Begin

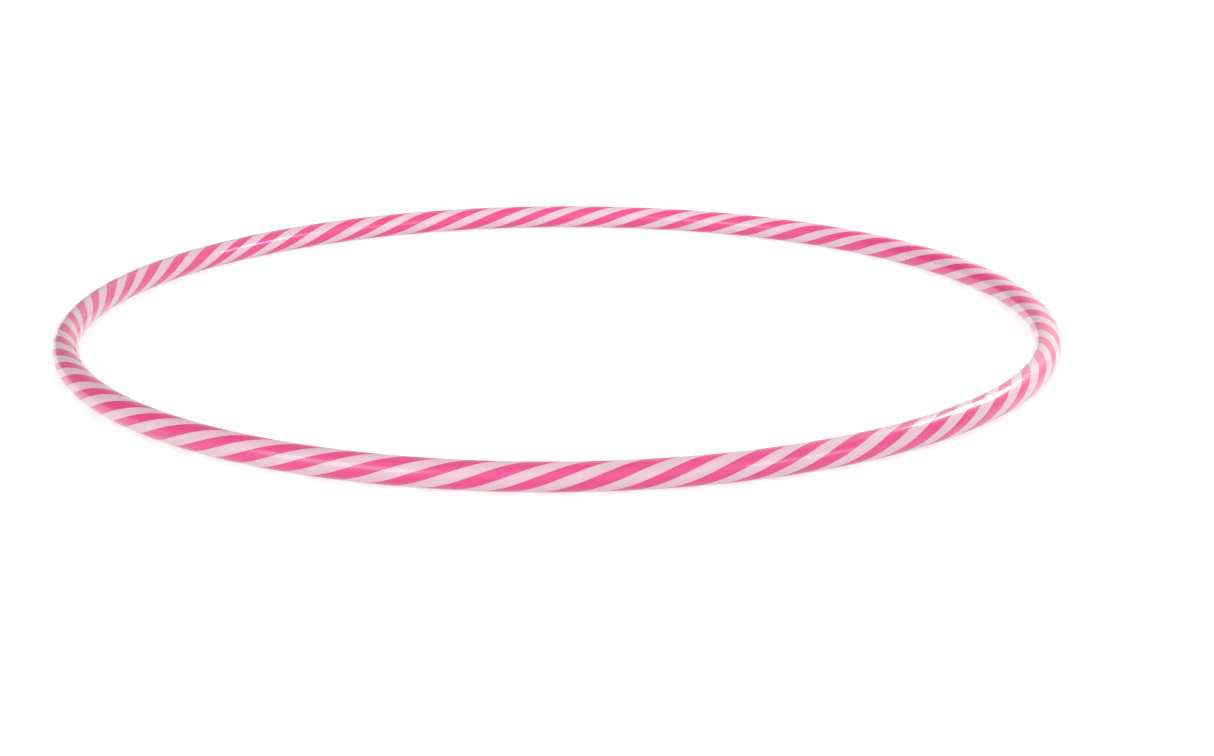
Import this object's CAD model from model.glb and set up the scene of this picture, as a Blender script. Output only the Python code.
import math

import bpy
import numpy as np
from mathutils import Matrix, Vector


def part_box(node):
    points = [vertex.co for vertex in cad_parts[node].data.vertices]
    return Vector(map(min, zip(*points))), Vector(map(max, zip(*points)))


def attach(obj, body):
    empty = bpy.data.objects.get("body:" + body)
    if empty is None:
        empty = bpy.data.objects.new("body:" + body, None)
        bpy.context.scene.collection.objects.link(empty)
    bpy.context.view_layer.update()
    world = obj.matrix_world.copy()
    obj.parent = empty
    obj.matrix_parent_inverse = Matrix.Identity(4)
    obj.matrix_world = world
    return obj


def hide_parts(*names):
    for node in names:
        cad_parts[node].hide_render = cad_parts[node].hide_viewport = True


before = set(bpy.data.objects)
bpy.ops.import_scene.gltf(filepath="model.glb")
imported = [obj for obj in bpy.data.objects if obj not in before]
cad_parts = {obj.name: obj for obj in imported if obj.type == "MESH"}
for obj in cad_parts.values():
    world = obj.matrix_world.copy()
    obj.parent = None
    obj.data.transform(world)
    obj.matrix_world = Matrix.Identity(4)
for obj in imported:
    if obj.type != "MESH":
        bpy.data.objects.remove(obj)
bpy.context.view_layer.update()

# ---------------------------------------------------------------- the view
# The hoop lies flat and is looked down on from a little above the horizon,
# from five ring radii away, so that its near side looks wider than its far one.

low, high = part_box("hoop_tube")
tube_radius = (high.z - low.z) / 2
ring_radius = (high.x - low.x) / 2 - tube_radius

camera_distance = 4.946 * ring_radius
camera_height_angle = math.radians(15.036)
camera_yaw = math.radians(-1.142)
camera_pitch = math.radians(-1.364)
camera_roll = math.radians(0.342)

camera = bpy.data.objects.new("camera", bpy.data.cameras.new("camera"))
bpy.context.scene.collection.objects.link(camera)
camera.data.sensor_width = 36
camera.data.lens = 70.72
camera.data.clip_start = 0.05
camera.data.clip_end = 50
stand = Vector((0, -math.cos(camera_height_angle), math.sin(camera_height_angle)))
camera.matrix_world = (
    Matrix.Translation(stand * camera_distance)
    @ Matrix.Rotation(math.pi / 2 - camera_height_angle, 4, "X")
    @ Matrix.Rotation(camera_yaw, 4, "Y")
    @ Matrix.Rotation(camera_pitch, 4, "X")
    @ Matrix.Rotation(-camera_roll, 4, "Z")
)
bpy.context.scene.camera = camera

# ------------------------------------------------------- floor and soft light
# A matt white floor in a plain white room that gives more light from in front and
# less from behind on the left. Two small soft boxes close by make the streaks on
# the glossy tube, and two large ones stand in front.

room_strength = 0.98
room_strength_seen = 1.06
room_colour = (1.0, 0.98, 0.955, 1)
lamp_colour = (1.0, 0.965, 0.99)
floor_side = 30.0
floor_shade = (0.32, 0.35)
floor_glow = 0.7

scene = bpy.context.scene
scene.view_settings.view_transform = "Standard"
scene.world = bpy.data.worlds.new("white_room")
scene.world.use_nodes = True
room = scene.world.node_tree
whichever_way = room.nodes.new("ShaderNodeTexCoord")


def patch(towards, starts_at, full_at, strength):
    """Soft round patch of the room, brighter or darker than the rest: nothing where
    the cosine of the angle from its middle is starts_at, and in a smooth step up to
    its whole strength where that cosine is full_at."""
    cosine = room.nodes.new("ShaderNodeVectorMath")
    cosine.operation = "DOT_PRODUCT"
    cosine.inputs[1].default_value = Vector(towards).normalized()
    room.links.new(whichever_way.outputs["Generated"], cosine.inputs[0])
    fade = room.nodes.new("ShaderNodeMapRange")
    fade.interpolation_type = "SMOOTHSTEP"
    fade.inputs["From Min"].default_value = starts_at
    fade.inputs["From Max"].default_value = full_at
    fade.inputs["To Max"].default_value = strength
    room.links.new(cosine.outputs["Value"], fade.inputs["Value"])
    return fade.outputs["Result"]


bright_front = patch((-0.1, -0.98, 0.15), 0.0, 1.0, 0.5)
dark_behind = patch((-0.70, 0.68, 0.25), 0.6, 1.0, -0.6)
room_light = room.nodes.new("ShaderNodeMath")
room_light.inputs[1].default_value = room_strength
patches = room.nodes.new("ShaderNodeMath")
room.links.new(bright_front, patches.inputs[0])
room.links.new(dark_behind, patches.inputs[1])
room.links.new(patches.outputs[0], room_light.inputs[0])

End

TASK DIRECTIONS: Give the data again, exactly as it stands.

EXPECTED ANSWER:
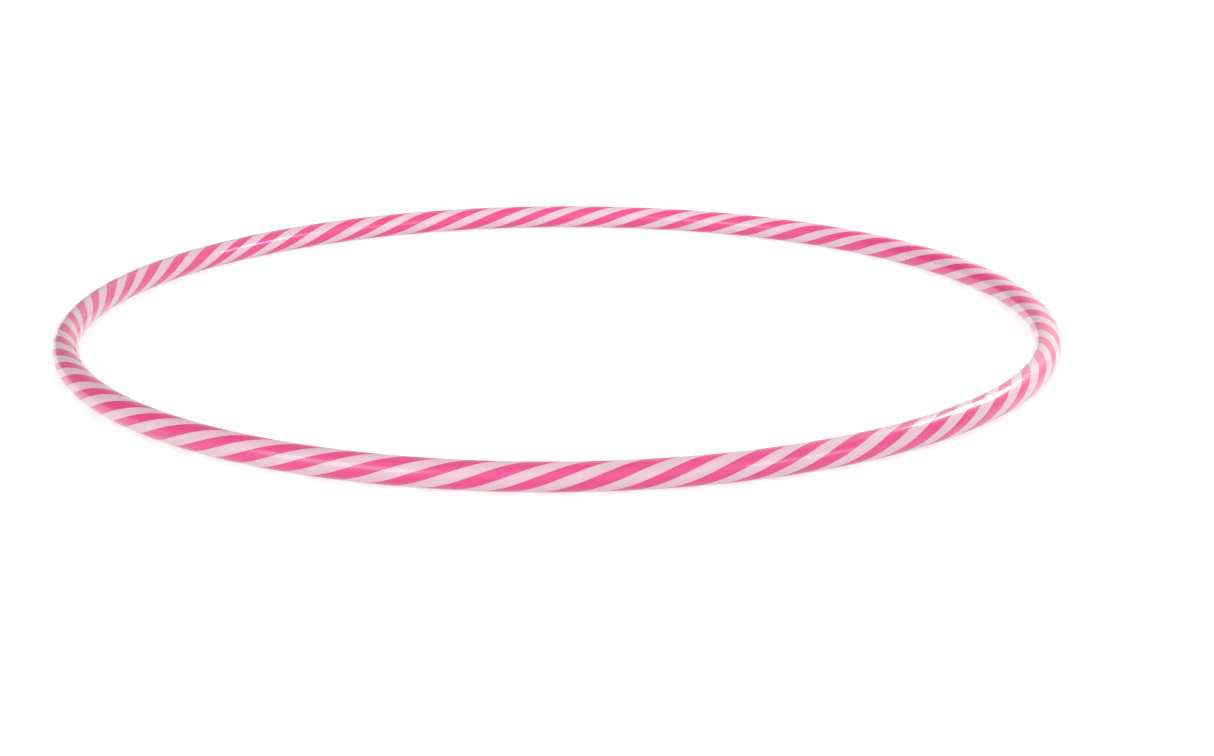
Import this object's CAD model from model.glb and set up the scene of this picture, as a Blender script. Output only the Python code.
import math

import bpy
import numpy as np
from mathutils import Matrix, Vector


def part_box(node):
    points = [vertex.co for vertex in cad_parts[node].data.vertices]
    return Vector(map(min, zip(*points))), Vector(map(max, zip(*points)))


def attach(obj, body):
    empty = bpy.data.objects.get("body:" + body)
    if empty is None:
        empty = bpy.data.objects.new("body:" + body, None)
        bpy.context.scene.collection.objects.link(empty)
    bpy.context.view_layer.update()
    world = obj.matrix_world.copy()
    obj.parent = empty
    obj.matrix_parent_inverse = Matrix.Identity(4)
    obj.matrix_world = world
    return obj


def hide_parts(*names):
    for node in names:
        cad_parts[node].hide_render = cad_parts[node].hide_viewport = True


before = set(bpy.data.objects)
bpy.ops.import_scene.gltf(filepath="model.glb")
imported = [obj for obj in bpy.data.objects if obj not in before]
cad_parts = {obj.name: obj for obj in imported if obj.type == "MESH"}
for obj in cad_parts.values():
    world = obj.matrix_world.copy()
    obj.parent = None
    obj.data.transform(world)
    obj.matrix_world = Matrix.Identity(4)
for obj in imported:
    if obj.type != "MESH":
        bpy.data.objects.remove(obj)
bpy.context.view_layer.update()

# ---------------------------------------------------------------- the view
# The hoop lies flat and is looked down on from a little above the horizon,
# from five ring radii away, so that its near side looks wider than its far one.

low, high = part_box("hoop_tube")
tube_radius = (high.z - low.z) / 2
ring_radius = (high.x - low.x) / 2 - tube_radius

camera_distance = 4.946 * ring_radius
camera_height_angle = math.radians(15.036)
camera_yaw = math.radians(-1.142)
camera_pitch = math.radians(-1.364)
camera_roll = math.radians(0.342)

camera = bpy.data.objects.new("camera", bpy.data.cameras.new("camera"))
bpy.context.scene.collection.objects.link(camera)
camera.data.sensor_width = 36
camera.data.lens = 70.72
camera.data.clip_start = 0.05
camera.data.clip_end = 50
stand = Vector((0, -math.cos(camera_height_angle), math.sin(camera_height_angle)))
camera.matrix_world = (
    Matrix.Translation(stand * camera_distance)
    @ Matrix.Rotation(math.pi / 2 - camera_height_angle, 4, "X")
    @ Matrix.Rotation(camera_yaw, 4, "Y")
    @ Matrix.Rotation(camera_pitch, 4, "X")
    @ Matrix.Rotation(-camera_roll, 4, "Z")
)
bpy.context.scene.camera = camera

# ------------------------------------------------------- floor and soft light
# A matt white floor in a plain white room that gives more light from in front and
# less from behind on the left. Two small soft boxes close by make the streaks on
# the glossy tube, and two large ones stand in front.

room_strength = 0.98
room_strength_seen = 1.06
room_colour = (1.0, 0.98, 0.955, 1)
lamp_colour = (1.0, 0.965, 0.99)
floor_side = 30.0
floor_shade = (0.32, 0.35)
floor_glow = 0.7

scene = bpy.context.scene
scene.view_settings.view_transform = "Standard"
scene.world = bpy.data.worlds.new("white_room")
scene.world.use_nodes = True
room = scene.world.node_tree
whichever_way = room.nodes.new("ShaderNodeTexCoord")


def patch(towards, starts_at, full_at, strength):
    """Soft round patch of the room, brighter or darker than the rest: nothing where
    the cosine of the angle from its middle is starts_at, and in a smooth step up to
    its whole strength where that cosine is full_at."""
    cosine = room.nodes.new("ShaderNodeVectorMath")
    cosine.operation = "DOT_PRODUCT"
    cosine.inputs[1].default_value = Vector(towards).normalized()
    room.links.new(whichever_way.outputs["Generated"], cosine.inputs[0])
    fade = room.nodes.new("ShaderNodeMapRange")
    fade.interpolation_type = "SMOOTHSTEP"
    fade.inputs["From Min"].default_value = starts_at
    fade.inputs["From Max"].default_value = full_at
    fade.inputs["To Max"].default_value = strength
    room.links.new(cosine.outputs["Value"], fade.inputs["Value"])
    return fade.outputs["Result"]


bright_front = patch((-0.1, -0.98, 0.15), 0.0, 1.0, 0.5)
dark_behind = patch((-0.70, 0.68, 0.25), 0.6, 1.0, -0.6)
room_light = room.nodes.new("ShaderNodeMath")
room_light.inputs[1].default_value = room_strength
patches = room.nodes.new("ShaderNodeMath")
room.links.new(bright_front, patches.inputs[0])
room.links.new(dark_behind, patches.inputs[1])
room.links.new(patches.outputs[0], room_light.inputs[0])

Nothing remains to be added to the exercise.